Study of using LLMs for debugging verified programs

25 July 2025 by Ilgiz Mustafin

We have submitted a new article Do AI models help produce verified bugs? for publication. It analyses how and when software engineers profit (or not) from using LLMs in working with verified software.

The paper is authored by Li Huang, Ilgiz Mustafin, Marco Piccioni, Alessandro Schena, Reto Weber, Bertrand Meyer. Also, 25 software engineers contributed their time and effort as the experiment participants. I thank all participants for their work!

We asked the experiment participants to fix bugs in 9 programs. Participants were split into two groups: 10 participants were allowed to use AI and 15 participants were not allowed to use AI during the experiment. Each participant had 2 hours for the tasks and had to record the video of their screen for the further analysis. The 50 hours of video recordings were manually analysed by the authors.

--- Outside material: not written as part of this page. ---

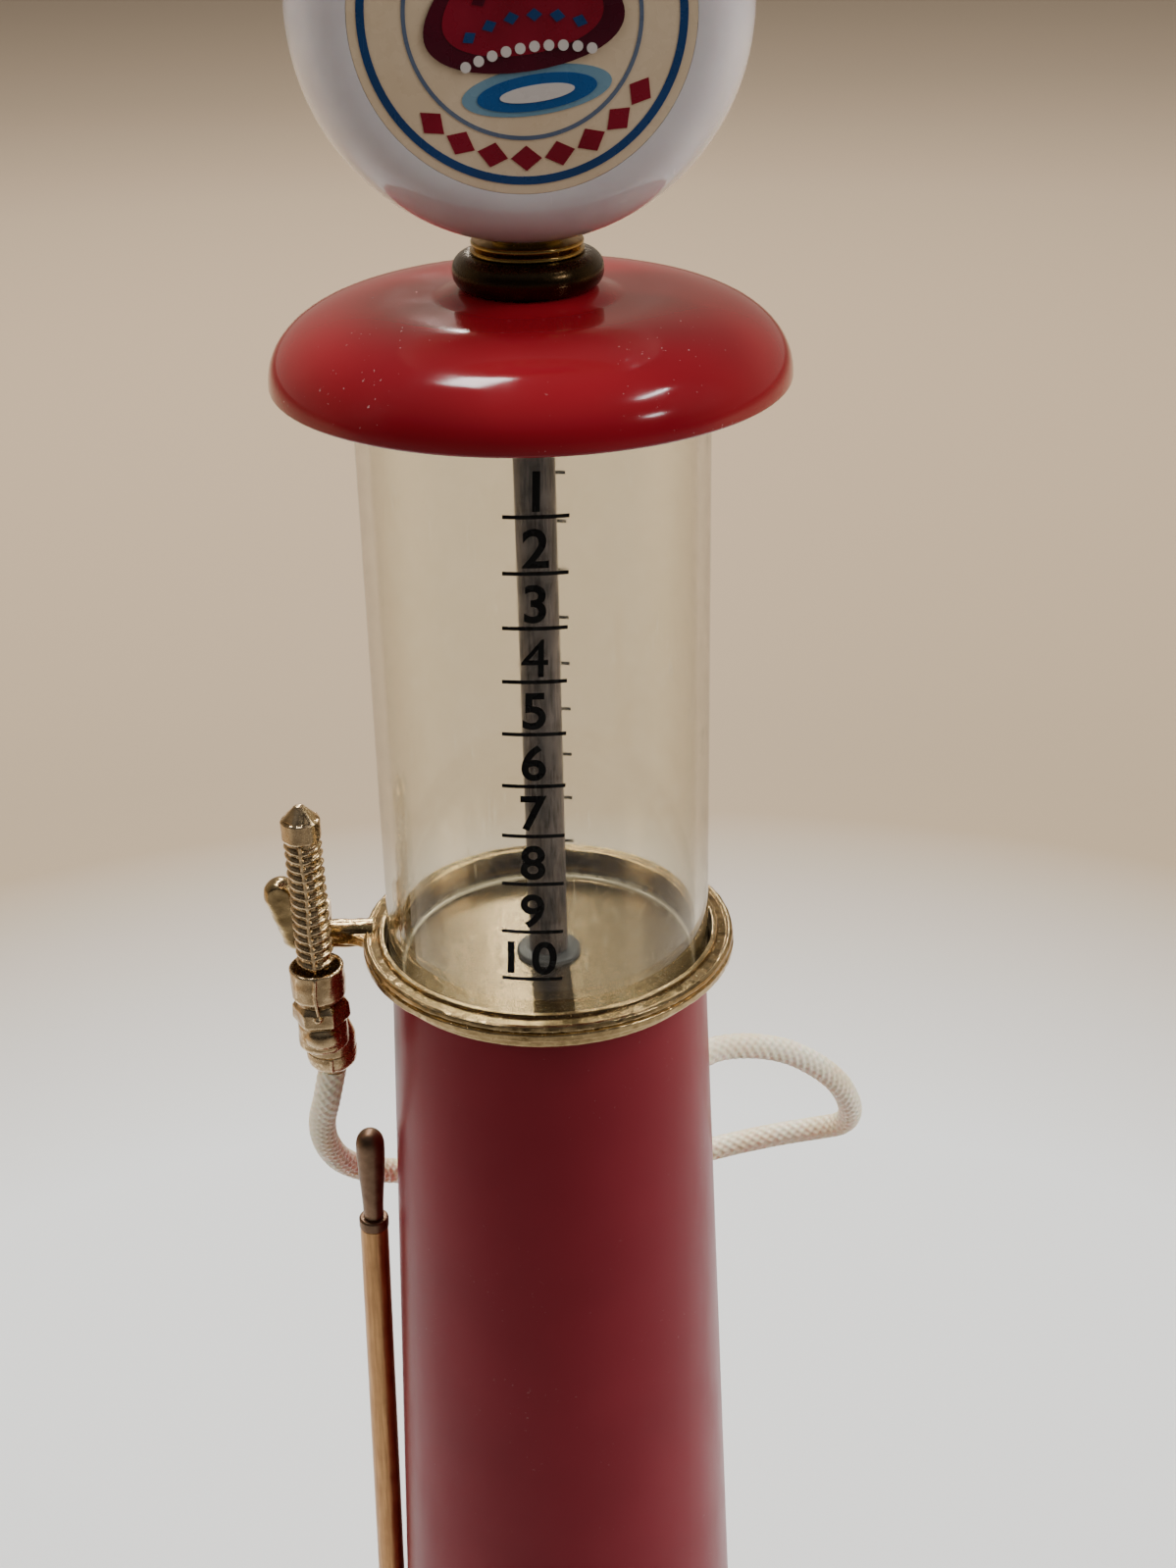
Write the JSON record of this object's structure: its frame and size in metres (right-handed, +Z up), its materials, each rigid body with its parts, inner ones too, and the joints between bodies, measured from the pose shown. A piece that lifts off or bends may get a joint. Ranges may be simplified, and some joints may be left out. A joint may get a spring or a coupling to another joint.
{
  "type": "miniature visible gas pump",
  "caption": "Miniature visible gas pump: tapered column, clear fuel cylinder with a gauge, domed cap, round globe that turns, hand lever, hanging nozzle and hose.",
  "frame": {"origin": "centre of the underside of the pad under the foot, on the surface that the pump stands on", "axes": "+Z up along the column; -Y towards the person who faces the globe and the gauge; +X to that person's right, so the nozzle and the lever are at -X"},
  "size_m": [0.0578, 0.0582, 0.216],
  "materials": {
    "pad_rubber": "matte rubber",
    "plate_steel": "plain zinc-plated steel",
    "red_foot": "gloss red enamel",
    "red_column": "gloss red enamel, slightly darker than the cap",
    "red_cap": "deep gloss red enamel",
    "cast_gold": "gold-plated casting, bright, with a faintly rough cast skin",
    "floor_gold": "dull gold with a brushed haze",
    "clear_acrylic": "clear, faintly yellow",
    "seal_clear": "milky plastic",
    "pipe_steel": "dull streaked steel",
    "grommet_rubber": "dark rubber",
    "neck_bronze": "antique brass, dark",
    "neck_brass": "old brass, polished",
    "globe_white": "glossy opal white",
    "lens_print": "cream printed disc",
    "hose_braid": "translucent off-white braided plastic",
    "lever_brass": "gold-plated rod",
    "knob_bronze": "olive bronze"
  },
  "bodies": {
    "pump": {"base_pad": "pad_rubber", "base_plate": "plate_steel", "base_screws": "plate_steel", "foot": "red_foot", "clamp_washer": "plate_steel", "clamp_nut": "plate_steel", "column": "red_column", "collar": "cast_gold", "floor_plate": "floor_gold", "tube_seal": "seal_clear", "fuel_cylinder": "clear_acrylic", "standpipe": "pipe_steel", "pipe_grommet": "grommet_rubber", "cap_gasket": "grommet_rubber", "cap": "red_cap", "neck_ring": "neck_bronze", "neck_sleeve": "neck_brass", "hose": "hose_braid", "outlet_flange": "cast_gold", "outlet_nipple": "cast_gold", "outlet_ferrule": "cast_gold", "lever_boss": "lever_brass", "lever_pin": "lever_brass", "lever_washer": "plate_steel", "lever_stop": "lever_brass"},
    "globe": {"globe_stem": "neck_brass", "globe_body": "globe_white", "lens_front": "lens_print", "lens_back": "lens_print"},
    "nozzle": {"nozzle_tip": "cast_gold", "nozzle_barrel": "cast_gold", "nozzle_valve": "cast_gold", "nozzle_lug": "cast_gold", "nozzle_elbow": "cast_gold", "nozzle_ferrule": "cast_gold"},
    "lever": {"lever_rod": "lever_brass", "lever_ferrule": "knob_bronze", "lever_knob": "knob_bronze"}
  },
  "joints": [
    {"name": "globe_turn", "type": "hinge", "parent": "pump", "child": "globe", "pos_m": [0, 0, 0.2006], "axis": [0, 0, 1], "continuous": true},
    {"name": "nozzle_lift", "type": "slide", "parent": "pump", "child": "nozzle", "axis": [0, 0, 1], "range_m": [0, 0.005]},
    {"name": "lever_swing", "type": "hinge", "parent": "pump", "child": "lever", "pos_m": [-0.0168, 0, 0.05], "axis": [1, 0, 0], "range_deg": [0, 75]}
  ]
}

Participants used the AutoProof verifier to check the correctness of the fixes, in contrast with the usual practice of running tests or manual inspection of the code.

I think this paper highlights an promising approach of combining a very informal vibe-coding (vibe-debugging here) and the use of formal methods (static verification).

Also, I was happy to introduce some of my friends to the program verification tools in general and AutoProof in particular. Thanks again for taking part in the experiment!